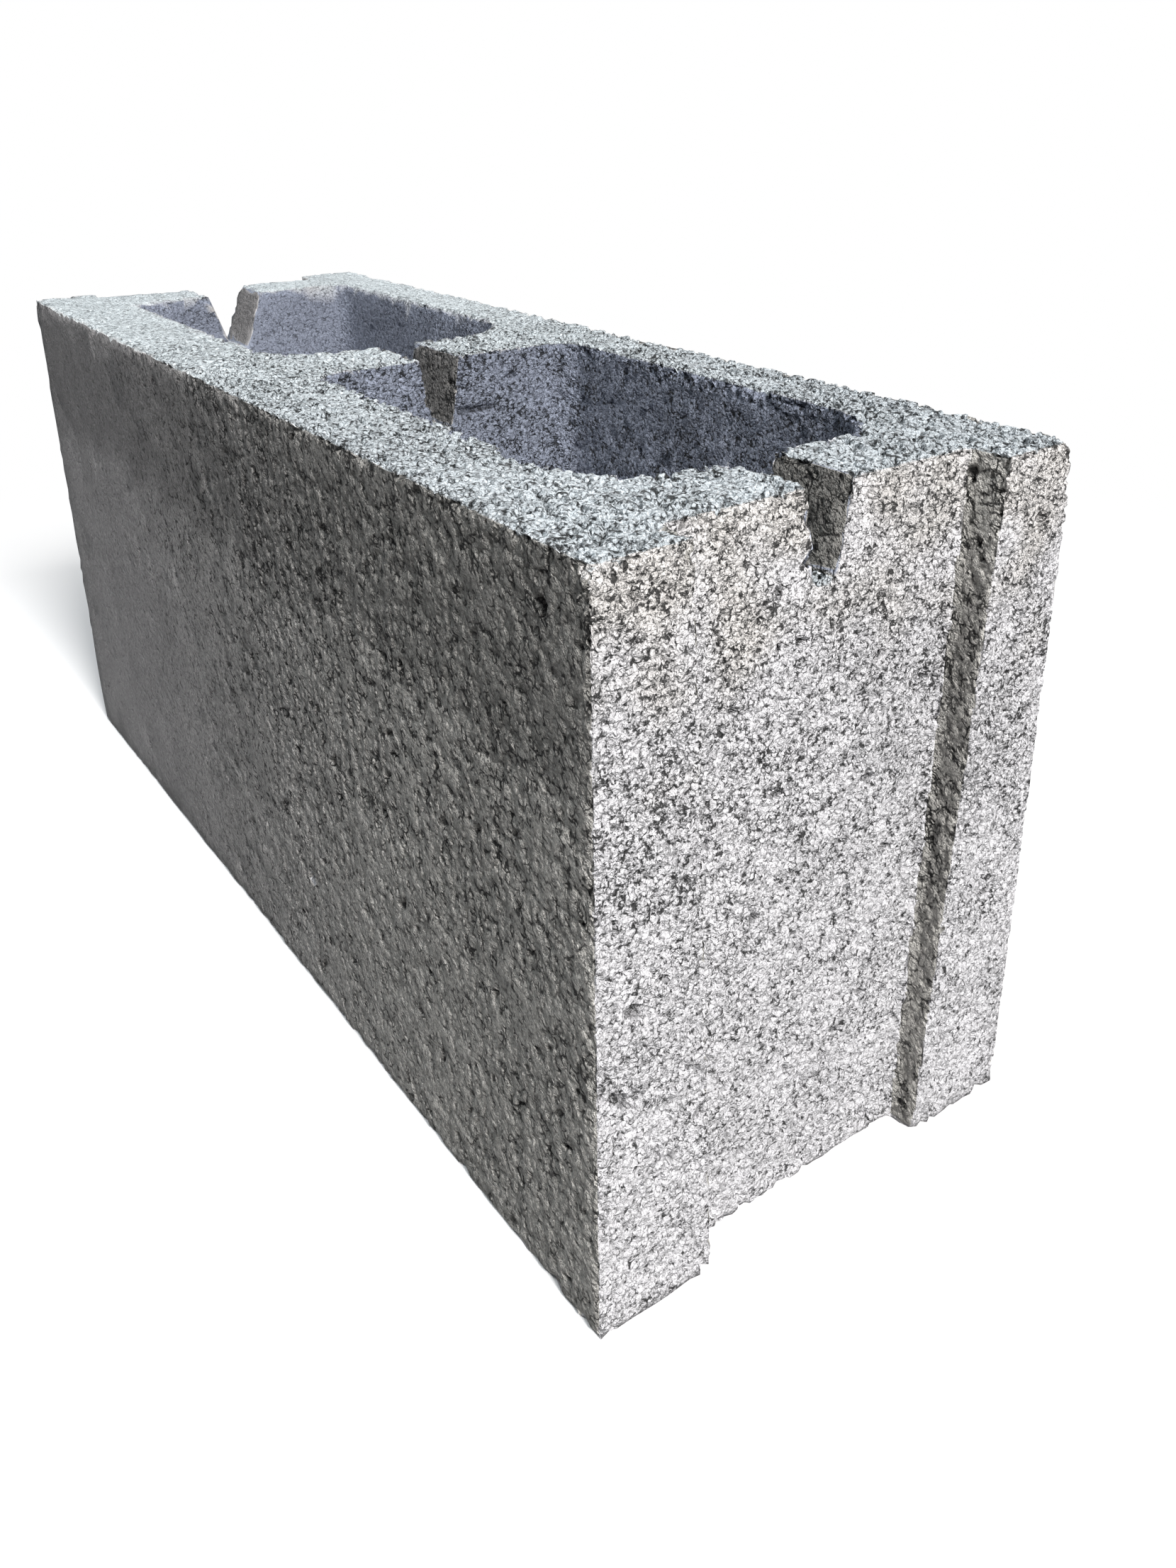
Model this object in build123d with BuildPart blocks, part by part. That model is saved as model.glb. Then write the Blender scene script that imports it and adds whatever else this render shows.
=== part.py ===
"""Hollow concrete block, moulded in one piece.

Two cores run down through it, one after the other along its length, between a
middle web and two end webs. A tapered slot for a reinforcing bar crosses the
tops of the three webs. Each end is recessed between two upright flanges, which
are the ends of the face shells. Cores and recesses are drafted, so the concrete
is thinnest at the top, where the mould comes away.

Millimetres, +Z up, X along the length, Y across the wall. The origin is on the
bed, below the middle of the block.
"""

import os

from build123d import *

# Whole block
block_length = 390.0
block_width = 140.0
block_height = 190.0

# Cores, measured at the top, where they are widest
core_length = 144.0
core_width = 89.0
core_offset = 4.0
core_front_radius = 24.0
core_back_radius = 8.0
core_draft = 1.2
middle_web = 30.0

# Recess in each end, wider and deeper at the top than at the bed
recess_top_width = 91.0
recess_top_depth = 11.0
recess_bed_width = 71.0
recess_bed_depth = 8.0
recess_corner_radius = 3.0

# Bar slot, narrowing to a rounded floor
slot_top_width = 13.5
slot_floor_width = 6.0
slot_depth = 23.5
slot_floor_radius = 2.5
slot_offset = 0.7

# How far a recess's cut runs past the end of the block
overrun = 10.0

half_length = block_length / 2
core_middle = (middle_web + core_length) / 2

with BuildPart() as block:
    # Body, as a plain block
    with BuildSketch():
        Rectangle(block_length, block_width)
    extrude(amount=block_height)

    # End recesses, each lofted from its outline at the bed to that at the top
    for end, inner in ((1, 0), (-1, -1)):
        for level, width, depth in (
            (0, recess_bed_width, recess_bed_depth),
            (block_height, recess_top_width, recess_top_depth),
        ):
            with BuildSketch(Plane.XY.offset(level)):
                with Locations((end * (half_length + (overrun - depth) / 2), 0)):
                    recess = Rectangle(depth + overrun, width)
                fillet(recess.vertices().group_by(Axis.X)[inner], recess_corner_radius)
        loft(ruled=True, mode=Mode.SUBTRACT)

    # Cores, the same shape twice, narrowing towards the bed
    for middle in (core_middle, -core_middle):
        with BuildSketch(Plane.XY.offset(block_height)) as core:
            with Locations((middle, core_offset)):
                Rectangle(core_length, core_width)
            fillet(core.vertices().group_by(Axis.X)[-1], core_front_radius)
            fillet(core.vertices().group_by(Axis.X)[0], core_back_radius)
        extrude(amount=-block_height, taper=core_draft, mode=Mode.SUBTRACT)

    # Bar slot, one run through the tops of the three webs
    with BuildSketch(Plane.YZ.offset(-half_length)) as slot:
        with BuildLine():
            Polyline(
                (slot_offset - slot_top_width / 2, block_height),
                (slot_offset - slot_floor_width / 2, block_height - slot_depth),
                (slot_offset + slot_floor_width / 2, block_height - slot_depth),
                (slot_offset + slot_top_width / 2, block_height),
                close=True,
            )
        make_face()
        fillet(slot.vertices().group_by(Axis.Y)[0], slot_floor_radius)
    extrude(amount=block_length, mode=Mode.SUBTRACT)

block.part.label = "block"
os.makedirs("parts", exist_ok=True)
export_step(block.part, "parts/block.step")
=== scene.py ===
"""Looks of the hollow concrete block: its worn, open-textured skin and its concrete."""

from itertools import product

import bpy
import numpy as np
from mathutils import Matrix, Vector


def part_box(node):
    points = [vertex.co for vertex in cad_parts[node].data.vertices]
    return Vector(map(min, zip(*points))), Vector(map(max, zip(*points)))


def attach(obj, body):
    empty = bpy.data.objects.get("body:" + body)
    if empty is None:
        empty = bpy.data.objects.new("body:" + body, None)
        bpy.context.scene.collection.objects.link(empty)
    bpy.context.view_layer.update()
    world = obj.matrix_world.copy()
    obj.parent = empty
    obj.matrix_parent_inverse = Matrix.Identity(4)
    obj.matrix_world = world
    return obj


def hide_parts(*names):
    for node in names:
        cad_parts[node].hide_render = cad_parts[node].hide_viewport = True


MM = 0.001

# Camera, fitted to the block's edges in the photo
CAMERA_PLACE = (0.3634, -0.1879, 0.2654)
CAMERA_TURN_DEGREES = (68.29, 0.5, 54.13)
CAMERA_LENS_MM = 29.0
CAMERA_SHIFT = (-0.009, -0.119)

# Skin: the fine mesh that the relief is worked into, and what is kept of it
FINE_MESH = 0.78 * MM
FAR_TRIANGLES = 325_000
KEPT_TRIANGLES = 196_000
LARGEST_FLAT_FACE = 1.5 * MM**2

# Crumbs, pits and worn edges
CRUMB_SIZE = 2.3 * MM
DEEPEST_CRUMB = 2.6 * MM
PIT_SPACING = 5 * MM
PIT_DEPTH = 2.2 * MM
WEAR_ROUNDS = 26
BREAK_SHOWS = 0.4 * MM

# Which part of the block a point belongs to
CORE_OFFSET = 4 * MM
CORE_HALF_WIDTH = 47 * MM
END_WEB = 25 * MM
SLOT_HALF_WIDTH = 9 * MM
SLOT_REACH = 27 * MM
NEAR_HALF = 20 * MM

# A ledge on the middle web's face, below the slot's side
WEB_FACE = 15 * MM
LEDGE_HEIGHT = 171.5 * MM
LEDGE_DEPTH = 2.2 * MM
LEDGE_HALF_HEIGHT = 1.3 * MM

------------

# [INSTRUCTIONS TO FOLLOW]
In the listing above, find the line containing "if empty is" and the line containing "obj.parent = empty", then repeat those two lines and everything between them exactly.

# [TASK RESULT]
    if empty is None:
        empty = bpy.data.objects.new("body:" + body, None)
        bpy.context.scene.collection.objects.link(empty)
    bpy.context.view_layer.update()
    world = obj.matrix_world.copy()
    obj.parent = empty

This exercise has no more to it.